● STATED EXERCISE: Exactly reproduce the lines from the line containing "Give this object's" to the end of the data below, inclusive, and nothing else.

Extracted records

%%

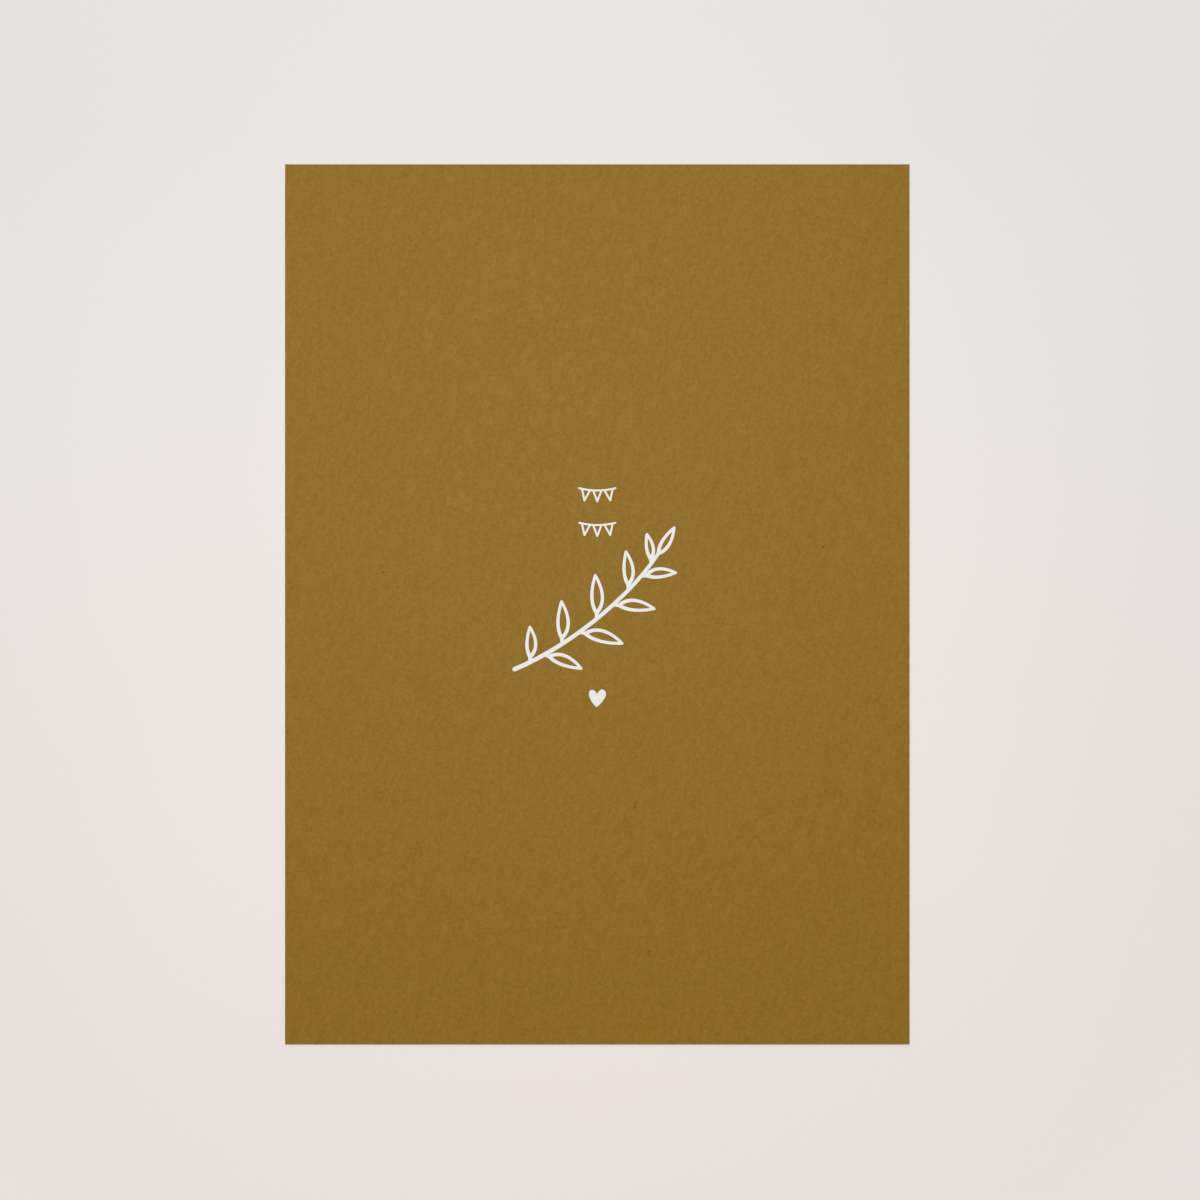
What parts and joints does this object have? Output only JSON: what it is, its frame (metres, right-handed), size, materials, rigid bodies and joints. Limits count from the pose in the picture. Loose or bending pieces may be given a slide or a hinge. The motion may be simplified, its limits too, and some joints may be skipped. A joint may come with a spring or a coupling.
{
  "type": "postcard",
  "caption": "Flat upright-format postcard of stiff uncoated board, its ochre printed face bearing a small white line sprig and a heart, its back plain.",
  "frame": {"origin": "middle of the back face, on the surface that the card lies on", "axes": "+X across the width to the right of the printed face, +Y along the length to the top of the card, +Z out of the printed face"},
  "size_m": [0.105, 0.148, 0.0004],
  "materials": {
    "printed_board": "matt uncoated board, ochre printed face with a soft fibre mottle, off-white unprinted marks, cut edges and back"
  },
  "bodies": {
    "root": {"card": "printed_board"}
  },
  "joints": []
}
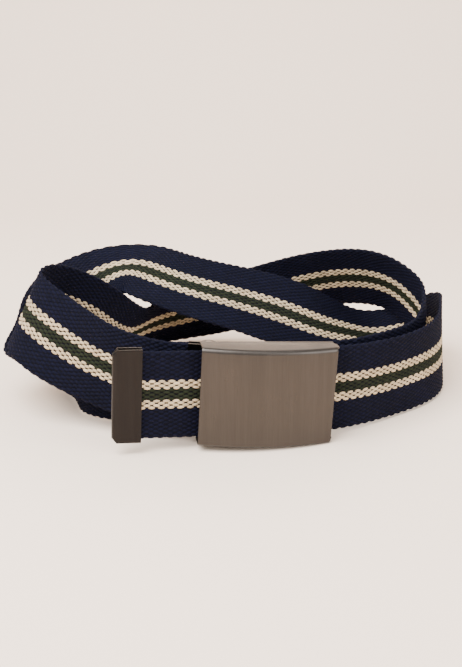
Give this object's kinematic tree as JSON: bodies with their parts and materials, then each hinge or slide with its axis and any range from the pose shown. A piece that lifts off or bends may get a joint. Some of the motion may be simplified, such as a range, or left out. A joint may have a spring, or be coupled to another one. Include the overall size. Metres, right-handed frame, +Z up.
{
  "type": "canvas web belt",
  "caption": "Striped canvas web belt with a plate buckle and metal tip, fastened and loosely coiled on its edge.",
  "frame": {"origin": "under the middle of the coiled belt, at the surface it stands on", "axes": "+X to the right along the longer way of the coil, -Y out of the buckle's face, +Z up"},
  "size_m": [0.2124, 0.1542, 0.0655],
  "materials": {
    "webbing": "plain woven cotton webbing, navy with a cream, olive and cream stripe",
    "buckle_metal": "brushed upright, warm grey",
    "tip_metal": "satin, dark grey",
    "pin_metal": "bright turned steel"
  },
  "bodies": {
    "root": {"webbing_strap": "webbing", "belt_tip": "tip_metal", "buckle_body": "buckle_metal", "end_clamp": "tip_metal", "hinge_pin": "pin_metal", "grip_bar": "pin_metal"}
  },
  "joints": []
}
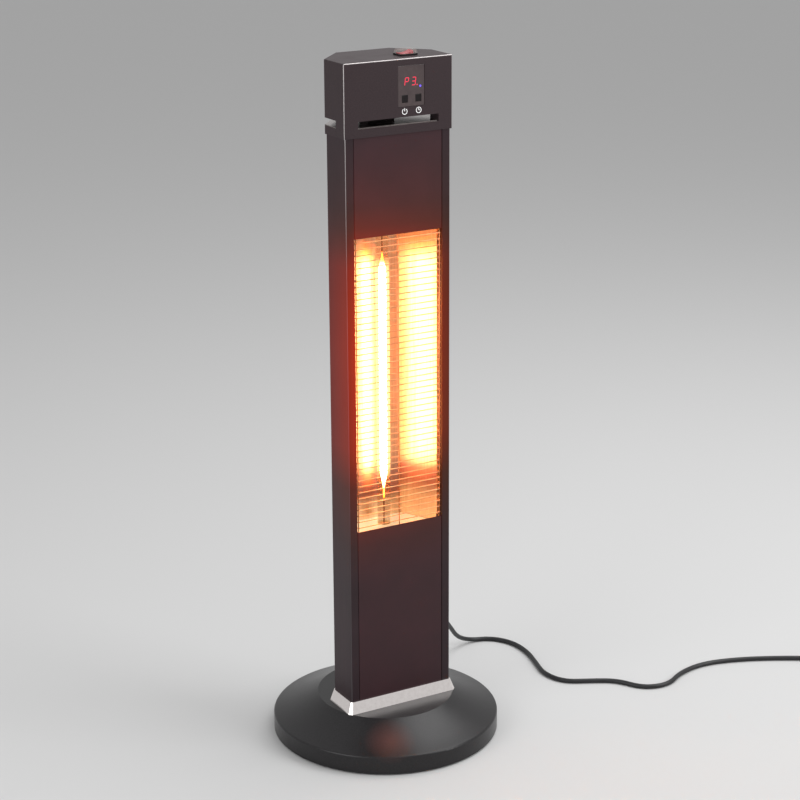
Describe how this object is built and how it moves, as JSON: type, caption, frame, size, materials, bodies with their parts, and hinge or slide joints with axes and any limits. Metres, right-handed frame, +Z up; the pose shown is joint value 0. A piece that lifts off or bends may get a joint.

%%

● RESPONSE:
Give this object's kinematic tree as JSON: bodies with their parts and materials, then each hinge or slide with its axis and any range from the pose shown. A piece that lifts off or bends may get a joint. Some of the motion may be simplified, such as a range, or left out. A joint may have a spring, or be coupled to another one. Include the overall size. Metres, right-handed frame, +Z up.
{
  "type": "canvas web belt",
  "caption": "Striped canvas web belt with a plate buckle and metal tip, fastened and loosely coiled on its edge.",
  "frame": {"origin": "under the middle of the coiled belt, at the surface it stands on", "axes": "+X to the right along the longer way of the coil, -Y out of the buckle's face, +Z up"},
  "size_m": [0.2124, 0.1542, 0.0655],
  "materials": {
    "webbing": "plain woven cotton webbing, navy with a cream, olive and cream stripe",
    "buckle_metal": "brushed upright, warm grey",
    "tip_metal": "satin, dark grey",
    "pin_metal": "bright turned steel"
  },
  "bodies": {
    "root": {"webbing_strap": "webbing", "belt_tip": "tip_metal", "buckle_body": "buckle_metal", "end_clamp": "tip_metal", "hinge_pin": "pin_metal", "grip_bar": "pin_metal"}
  },
  "joints": []
}
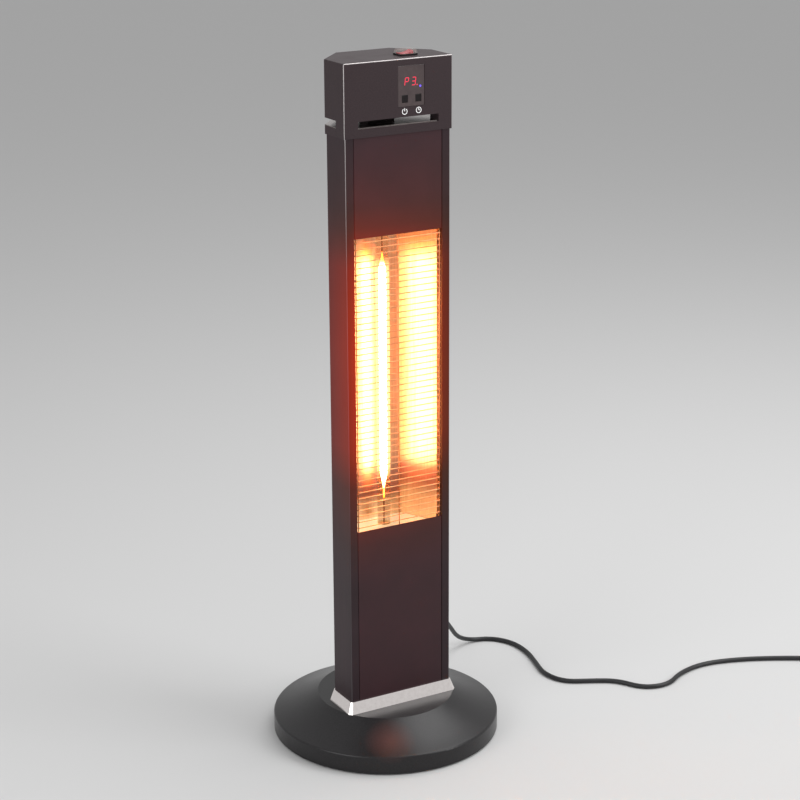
Describe how this object is built and how it moves, as JSON: type, caption, frame, size, materials, bodies with their parts, and hinge or slide joints with axes and any limits. Metres, right-handed frame, +Z up; the pose shown is joint value 0. A piece that lifts off or bends may get a joint.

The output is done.